The Food & Drug Administration reports that some pharmaceutical companies are discovering errors as they copy drug-testing data that back up claims of long-term product safety and effectiveness. In several recent cases involving data transfers from Unix computers to systems running Microsoft's Windows NT operating system, blood-pressure numbers were randomly off by up to eight digits from those in original records, FDA and company data specialists report.
Sophisticated software can catch most of the errors, but "not all the time," says Rone Lewis, vice-president of business development of Surety Technologies, a data recovery and migration firm. Some companies fear the problem could expose them to lawsuits. "In our litigation-prone age, it's harder to defend yourself if you're losing parts of your records when you migrate them," says Henry Perritt, dean of Chicago Kent College of Law.
What to do? Some government agencies have a solution--of sorts. The National Archives requires technical documentation about how the records being submitted were created. And federal regulators, including the Securities & Exchange Commission, won't take digital filings from companies they oversee unless they are sent in plain-vanilla computer formats. "Otherwise, you start getting file formats that nobody is going to be able to read in 20 years," says Bill Combs, the SEC's computer expert.
Some technology managers are urging companies to make preservation more of a priority when buying new computer systems. Ellen Knapp, chief knowledge officer with Coopers & Lybrand, says companies need to give info-tech managers more input so that incompatible systems don't compound the migration problem. "Some companies have shorter visions when purchasing new technology," she says, "and end up having more compatibility problems migrating data as a result."
Ray Paddock, a director for Storage Technology Corp., says the problem is so bad for some of his clients that they're creating new databases just to decipher the data they have on tape and disks. Others, he says, are simply keeping the old version of the software used to create documents.

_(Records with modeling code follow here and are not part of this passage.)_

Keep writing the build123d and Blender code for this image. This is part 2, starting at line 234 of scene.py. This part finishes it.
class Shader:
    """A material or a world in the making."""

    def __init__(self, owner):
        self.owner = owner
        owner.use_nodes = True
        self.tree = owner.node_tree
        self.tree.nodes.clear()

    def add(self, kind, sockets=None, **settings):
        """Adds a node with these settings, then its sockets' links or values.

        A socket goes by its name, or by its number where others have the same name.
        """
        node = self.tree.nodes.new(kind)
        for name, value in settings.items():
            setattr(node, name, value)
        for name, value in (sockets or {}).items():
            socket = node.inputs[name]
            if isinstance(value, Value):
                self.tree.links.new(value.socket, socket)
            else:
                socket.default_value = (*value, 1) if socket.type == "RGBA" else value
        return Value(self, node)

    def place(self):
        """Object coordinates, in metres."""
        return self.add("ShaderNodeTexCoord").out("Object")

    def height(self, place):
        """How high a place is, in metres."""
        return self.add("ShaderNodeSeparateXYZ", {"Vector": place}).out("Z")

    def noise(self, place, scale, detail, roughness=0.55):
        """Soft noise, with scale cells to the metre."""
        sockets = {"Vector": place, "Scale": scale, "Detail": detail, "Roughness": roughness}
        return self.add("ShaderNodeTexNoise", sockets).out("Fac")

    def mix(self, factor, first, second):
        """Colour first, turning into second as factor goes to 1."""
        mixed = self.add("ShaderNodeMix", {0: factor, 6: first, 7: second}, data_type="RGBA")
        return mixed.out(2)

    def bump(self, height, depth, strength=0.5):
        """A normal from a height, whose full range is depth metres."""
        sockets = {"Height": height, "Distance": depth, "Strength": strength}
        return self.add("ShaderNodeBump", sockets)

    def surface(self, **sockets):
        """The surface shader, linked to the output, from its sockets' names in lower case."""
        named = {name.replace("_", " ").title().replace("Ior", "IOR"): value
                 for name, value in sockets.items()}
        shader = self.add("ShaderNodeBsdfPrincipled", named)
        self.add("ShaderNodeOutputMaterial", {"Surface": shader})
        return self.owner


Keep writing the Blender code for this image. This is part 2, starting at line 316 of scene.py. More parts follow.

NO STANDARDS. Meanwhile, the government is looking into establishing durability standards for digital media. A task force--including representatives of Eastman Kodak, IBM, and archivists at leading museums and universities--has agreed on a digital longevity test ultimately aimed at increasing the life span of CD-ROMs and other types of digital media. The only problem: So far, no manufacturer has tested its products using the age-test created by the task force. And the group is still working on a standard for magnetic tape.
Others are at work on new technologies to solve the problem. NORSAM Technologies in Los Alamos, N.M., for example, is promoting its HD-Rosetta project, which permanently stores historical documents--but only if they are converted from digital back to analog recording formats.
But at least one remedy being offered by researchers sounds a lot more like the distant past than the future: Cobblestone Software Inc. in Lexington, Mass., is promoting PaperDisk, which uses paper to print out complex patterns of dots and dashes representing digitized files. Cobblestone President Tom Antognini claims it should last for centuries--or about as long as old-fashioned, high-quality paper.